Dr. James Barry
James Barry was a surgeon in the British Army during the early 19th century. He graduated from The University of Edinburgh Medical School and worked in military hospitals throughout the British Empire, rising to the rank of Inspector General. After his death in 1865 it became apparent that Barry had in fact been born and raised as a woman, called Margaret Ann Bulkley. Confused that Barry had been identified as ‘male’ on his death certificate, when anatomical evidence suggested otherwise, the Register Office wrote to his doctor and enquired whether ‘after his death [Barry was] found to be female’, to which the doctor replied:
I never had any suspicion that Dr Barry was a woman… there was the woman who performed the last offices [and] she said that Dr Barry was a female and that I was a pretty doctor not to know this… I thought that he might be neither, viz. an imperfectly developed man.
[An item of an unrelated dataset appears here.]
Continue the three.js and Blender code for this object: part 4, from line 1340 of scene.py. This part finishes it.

She then said that she had examined the body, and was a perfect female and farther that there were marks of him having had a child when very young. [It is] my own impression was that Dr Barry was a Hermaphrodite. But whether Dr Barry was a male, female, or hermaphrodite I do not know.
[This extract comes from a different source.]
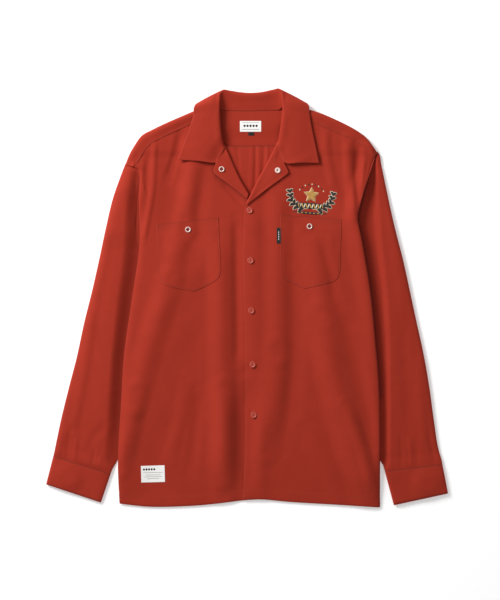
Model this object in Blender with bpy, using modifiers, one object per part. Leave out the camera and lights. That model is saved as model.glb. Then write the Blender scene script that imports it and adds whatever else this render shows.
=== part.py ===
"""Long-sleeved work shirt with an open notched collar, buttoned and laid flat.

The shirt lies on its back on the floor, seen from above.  +Y points to the collar, +X to the
wearer's left, +Z up.  The origin is on the floor, under the middle of the laid-out shirt.
Every piece that is cut and sewn is one closed solid: a cloth wall between two sheets of points.
The pieces are laid in the order in which they rest on each other, each one just clear of what
is below it.  Sizes in the tables are millimetres; the scene is in metres.
"""
import math
from collections import namedtuple

import bmesh
import bpy
from mathutils import Vector
from mathutils.bvhtree import BVHTree

# ---------------------------------------------------------------- driving dimensions, mm
MM = 0.001
CLOTH = 1.3             # wall of one layer of twill
COLLAR_CLOTH = 1.6      # collar, lapels and cuffs are two layers with an interlining
GAP = 0.3               # clearance kept between neighbouring pieces
LAP = 5.0               # width by which one piece lies over the next along a seam
HIDDEN_LAP = 16.0       # width of the sleeve's back wall tucked under the body's back
PILE_MARGIN = 1.5       # width by which a laid piece also keeps others off beside its edges
TRIM_WALL = 1.0         # labels and tabs
SLEEVE_FLAT = 3.7       # height of a sleeve where the body lies on it
SLEEVE_EDGE = 6.0       # plan depth of the rounded fold along a sleeve's edges
FOLD_WALL = 1.5         # the wall at a folded edge, as a multiple of the cloth's
CUFF_HEIGHT = 7.6       # height of a closed cuff
BODY_LOFT = 4.2         # air between the front and the back of the body
EDGE_ROLL = 13.0        # plan depth over which the front rounds down to the side seam
SLEEVE_END_INSET = 4.2  # from the armhole's two ends to the sleeve's folds, at its open end
CUFF_INSET = 3.4        # from a cuff's two folds to the sleeve that ends inside it
ROLL_OFFSET = 1.0       # from a front's rolled edge to the lapel's inner edge
BUTTON_RADIUS = 5.8
BUTTON_HEIGHT = 2.2
BUTTON_RIM = 1.9        # width of a button's raised rim
BUTTON_DISH = 0.5       # depth of the dish inside the rim
EYE_LENGTH, EYE_WIDTH = 6.0, 2.5    # the long recess in which a button is sewn
EYE_DEPTH = 0.7
SNAP_RADIUS = 5.3
SNAP_HEIGHT = 1.8
SNAP_FLOOR = 0.7        # height of the hollow's floor inside a snap's ring
REST_GAP = 0.1          # further clearance under a button or a snap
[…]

After this revelation some claimed to have known all along, though the army sealed their records for 100 years. It is believed that Barry disguised herself solely so that she could become a doctor and as such she became the first British woman to qualify. She was dedicated to improving the sanitary conditions and diets for her patients everywhere she went although she was often argumentative, as documented by Florence Nightingale after the pair had a dispute during the Crimean War: ‘I never had such a blackguard rating in all my life… than from this Barry sitting on his horse… he behaved like a brute … After he was dead, I was told that (he) was a woman… I should say that (she) was the most hardened creature I ever met.’